In Ghana gibt es zwei Fairtrade-zertifizierte Bananenplantagen. Volta River Estates, das älteste zertifizierte Bananenunternehmen im Fairtrade-System, und Golden Exotics, das auch Plantagen in Kamerun und der Elfenbeinküste besitzt. Für den sektorweiten Programmansatz nahm außerdem auch ein dritter Hersteller, Musamahat Farms Limited, teil.  Zusammen beschäftigen sie rund 4000 Arbeiter, von denen viele Mitglieder der General Agricultural Workers Union of Ghana (GAWU) und der Industrial and Commercial Workers Union (ICU) sind.

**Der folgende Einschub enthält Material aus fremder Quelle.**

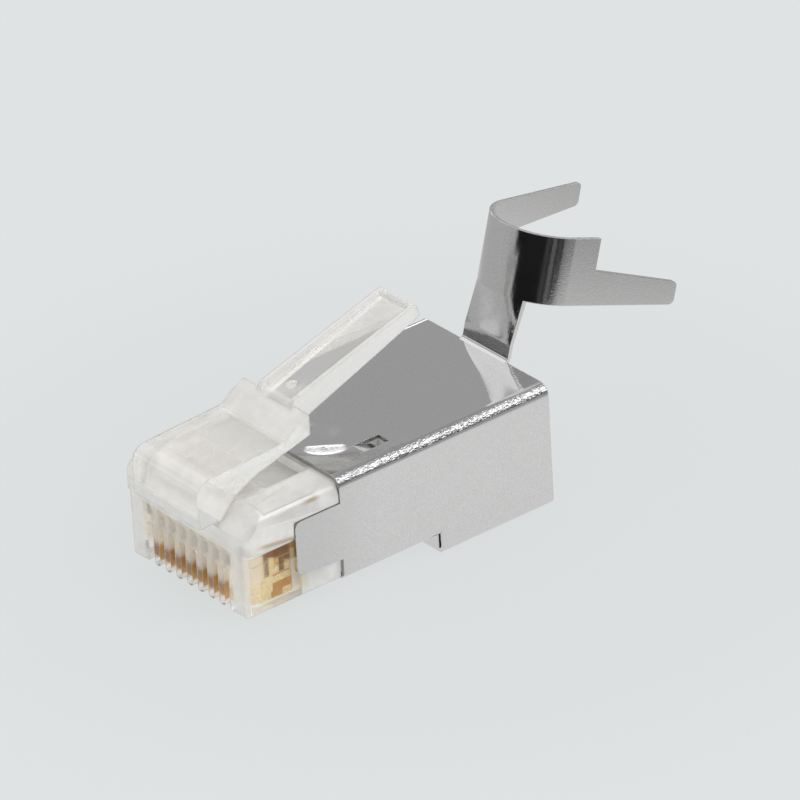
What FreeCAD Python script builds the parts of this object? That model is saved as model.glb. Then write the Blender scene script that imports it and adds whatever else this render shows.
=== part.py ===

Die Herausforderungen gemeinsam bewältigen

Flinterman macht sich keine Illusionen über die Herausforderung, nicht nur im Bananensektor sondern auch in anderen Sektoren einen angemessenen Lohn zu erhalten. „Ich hoffe, dass die Arbeiterinnen den Lohn bekommen, den sie verdienen", sagt er. „Aber wir wollen auch keine Arbeitsplätze gefährden. Fairtrade erkennt an, dass diese ghanaischen Bananenunternehmen bereits viele gute Beschäftigungspraktiken umgesetzt haben.“

„Letztendlich können sich die Plantagenlöhne nur dann verbessern, wenn jeder in der Lieferkette - einschließlich der Verbraucher - ein paar Cent mehr für seine Fairtrade Bananen bezahlt. Dies beginnt damit, dass Unternehmen, die Bananen handeln, den Fairtrade Mindestpreis zahlen. Wenn Arbeitgeber existenzsichernde Löhne bezahlen, entstehen für sie auch erhebliche Betriebskosten, die wiederum auch gedeckt werden müssen.“

Trotz der Herausforderungen bleibt Flinterman optimistisch. „Es war eine Freude und ein Privileg mit so vielen engagierten Menschen bei den Treffen in Ghana zusammenzuarbeiten. Es gibt eine Fülle von Begeisterung, die Diskussionen am Laufen zu halten und sicherzustellen, dass die Aufmerksamkeit hoch bleibt. Ich bin zuversichtlich, dass wir es schaffen werden."